Garang’s movement and the government vowed to move ahead with the peace process. But the charismatic leader’s death strikes a blow to the January peace deal that ended a 21-year civil war between the mostly Muslim north and the Christian and animist south, in which some 2 million people died.
Asked if there were doubts over the cause of the crash, Garang spokesman Yasser Arman told The Associated Press that the group was awaiting an “intensive investigation to determine the cause.”
Gave southern Sudanese weight with Khartoum
Garang, who earned a doctorate from Iowa State University, was seen as the sole figure with the weight to give southern Sudanese a role in the Khartoum government, which they deeply mistrust. He also was a strong voice against outright secession by the south, calling instead for autonomy and power-sharing.

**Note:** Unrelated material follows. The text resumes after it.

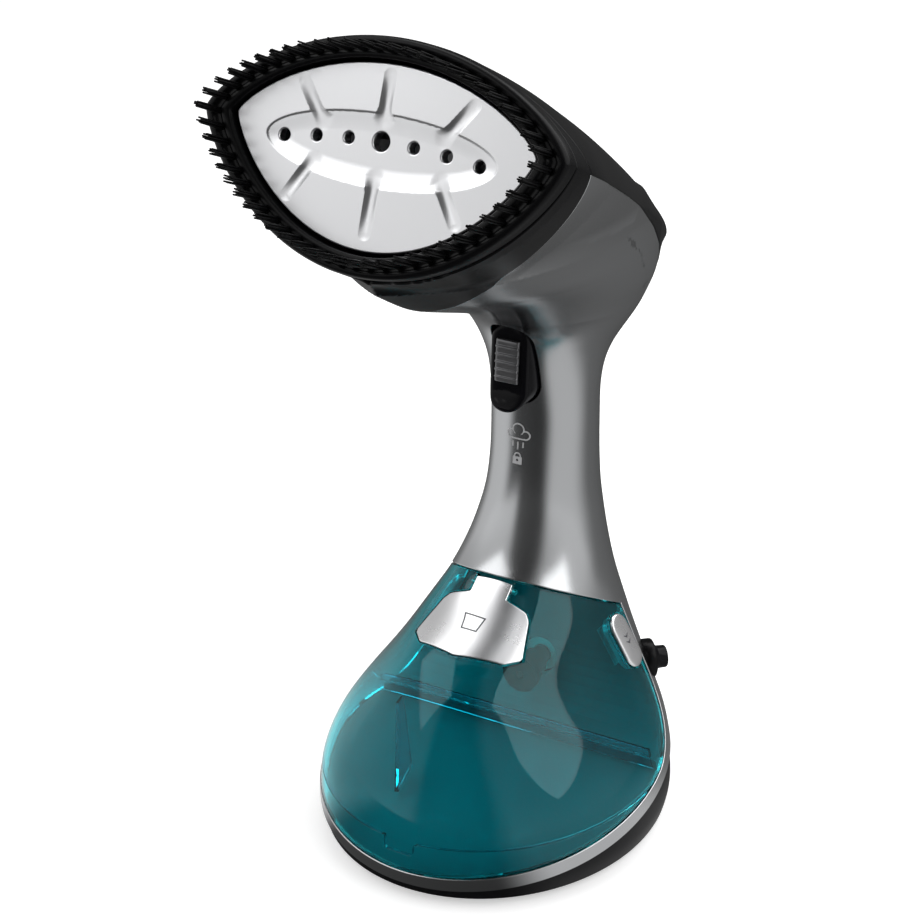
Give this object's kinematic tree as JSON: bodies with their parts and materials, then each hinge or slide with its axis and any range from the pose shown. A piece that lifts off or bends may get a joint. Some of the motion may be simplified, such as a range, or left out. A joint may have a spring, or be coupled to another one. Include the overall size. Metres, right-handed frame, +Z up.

Sudanese have celebrated the power-sharing agreement — and a new constitution signed afterward — as opening a new chapter of peace and as a chance to resolve other bloody conflicts in Sudan, including the humanitarian crisis in the western region of Darfur. Garang was also seen as a great hope for peace in Darfur.
“The (Sudanese) president has appealed to the people to be calm, expressing that although the loss is great but the peace process will continue because peace has now become the property of the Sudanese people and peace-loving people around the world,” the Sudanese statement said.
Key to power-sharing deal
Garang, 60, was sworn in as vice president on July 9 — second only to el-Bashir, his longtime enemy. He and el-Bashir were to work on setting up a power-sharing government and on elevating Garang’s rebel troops to an equal status with the Sudanese military.
There is no other leader of Garang’s stature in the former rebel movement, the Sudan People’s Liberation Army, which he founded and dominated for 21 years. His arrival in Khartoum on July 8 to take the vice president’s post brought millions of southerners and northerners to the streets in celebration.
The flight’s disappearance brought up the specter of the 1994 downing of the airplane of Rwandan President Juvenal Habyarimana, who had been trying to implement a power-sharing deal between his fellow Hutus and the rival Tutsis. His death opened the doors to the Rwandan genocide in which more than 500,000 people were killed.
That genocide took place after months of preparation by Hutu militants — something that has not taken place in Sudan amid the good feelings over the peace deal.
Opposed Muslim government
For more than two decades, Garang dominated the scene in the south, using what critics and admirers alike called his ability “to juggle a stone and an egg.” He held together his often fractious Sudan People’s Liberation Army through force of personality, and wheeling and dealing among the south’s multiple tribes. His critics accused him of wielding dictatorial control over the rebel movement.
His rebels’ “human rights record is poor because of the lack of accountability,” Jemera Rone of Human Rights Watch once said. “That has led to a lot of abuses that have never been punished, including summary executions, disappearances, prolonged arbitrary detentions, corrupt transactions and the taking of food from civilians.”
Garang, in a 2003 interview with The AP, dismissed such allegations.
“A movement that has lasted 20 years will have its critics,” he said. “Which leader never gets criticized? ... Our (human rights) record is available for scrutiny by history.”
Garang insisted throughout that his goal was not to break the south away from Sudan but to create a secular state where southerners’ rights were respected. Successive Khartoum governments sought to impose Islamic law in Sudan.
“Did you ever see a government pray?” Garang would often ask his troops, sparking rounds of laughter. “A government never goes to church and it never goes to mosque.”